What the market seemed to conclude, in the end, was that the mix shift mattered more than the headline crypto number. Losing nearly half your crypto revenue is a serious blow, but if another product line is growing fast enough to absorb that impact and keep investors calm, the story changes. Event betting, it turns out, may be doing exactly that.
The broader question hanging over Robinhood now is one of durability. Prediction markets and event contracts are still relatively new as mass-market products, and their long-term regulatory standing in the United States remains unsettled. Crypto, for all its volatility, has a track record of bouncing back — and when it does, platforms with established user bases tend to benefit quickly.
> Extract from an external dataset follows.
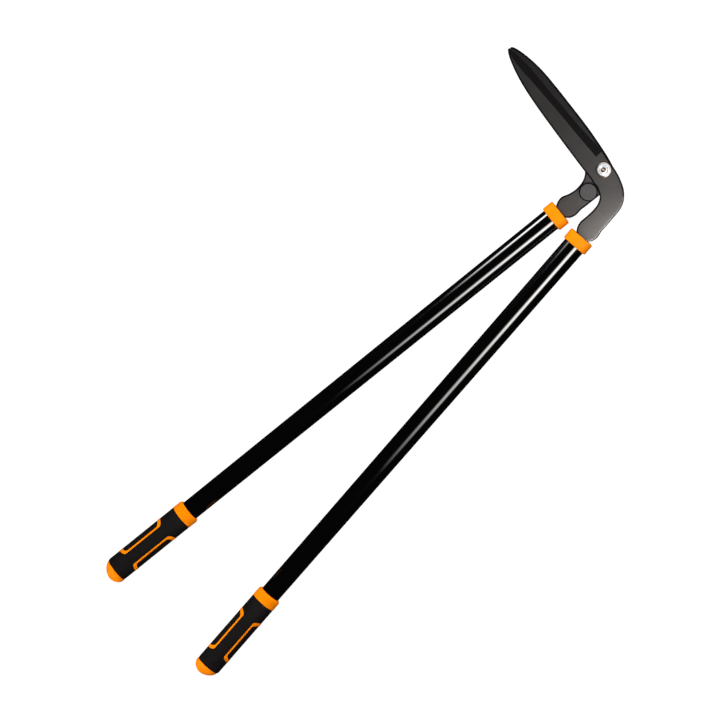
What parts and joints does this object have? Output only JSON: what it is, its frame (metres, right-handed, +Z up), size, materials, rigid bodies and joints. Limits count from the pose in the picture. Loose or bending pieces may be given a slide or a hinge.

If both crypto and event betting recover or grow simultaneously, Robinhood's revenue picture could look very different by year's end.
For now, the company has demonstrated something important: it is no longer a one-trick platform dependent on a single asset class to drive its results. Whether event betting can hold up as a genuine revenue pillar — rather than a timely substitute for a down crypto cycle — is the question that will define the next few quarters.
Notable Quotes
Top Wall Street forecasters revised their Robinhood expectations ahead of Q1 earnings, signaling the smart money anticipated a mixed but survivable quarter.— Analyst consensus reporting, Benzinga and FactSet
The Hearth Conversation Another angle on the story
A 47% drop in crypto revenue sounds catastrophic. Why didn't the stock collapse with it?
Because something else was growing fast enough to fill the gap. Event contracts — prediction market betting — surged in the quarter, and investors decided that story was more interesting than the crypto decline.
What exactly are event contracts? Are these just sports bets with a different name?
Not quite. They're instruments tied to real-world outcomes — political events, economic data releases, things like that. They sit in a legal gray zone that's distinct from traditional sports gambling, which is part of what's made them attractive to platforms like Robinhood.
So Robinhood is essentially betting that prediction markets are the next big retail trading product?
That's a fair read. They moved into this space early, and the Q1 numbers suggest the bet is paying off — at least for now.
The funded account number came in just under analyst expectations. Is that a concern?
Marginally. 27.4 million versus a consensus of 27.6 million is close enough that it reads more as a rounding difference than a warning sign. The platform isn't bleeding users.
What happens if crypto bounces back? Does event betting still matter?
That's the interesting scenario. If crypto recovers and event betting keeps growing, Robinhood's revenue picture could look dramatically better. The risk is if event betting turns out to be a fair-weather substitute rather than a durable product.
What's the regulatory risk here?
Real and unresolved. Prediction markets in the U.S. exist in unsettled legal territory. A regulatory crackdown could change the calculus quickly, which is why the sustainability question matters so much.
Is this a company that's genuinely diversifying, or just lucky that one thing went up when another went down?
Probably some of both. But the fact that they had the event betting infrastructure in place when crypto cooled suggests the diversification was at least partially intentional.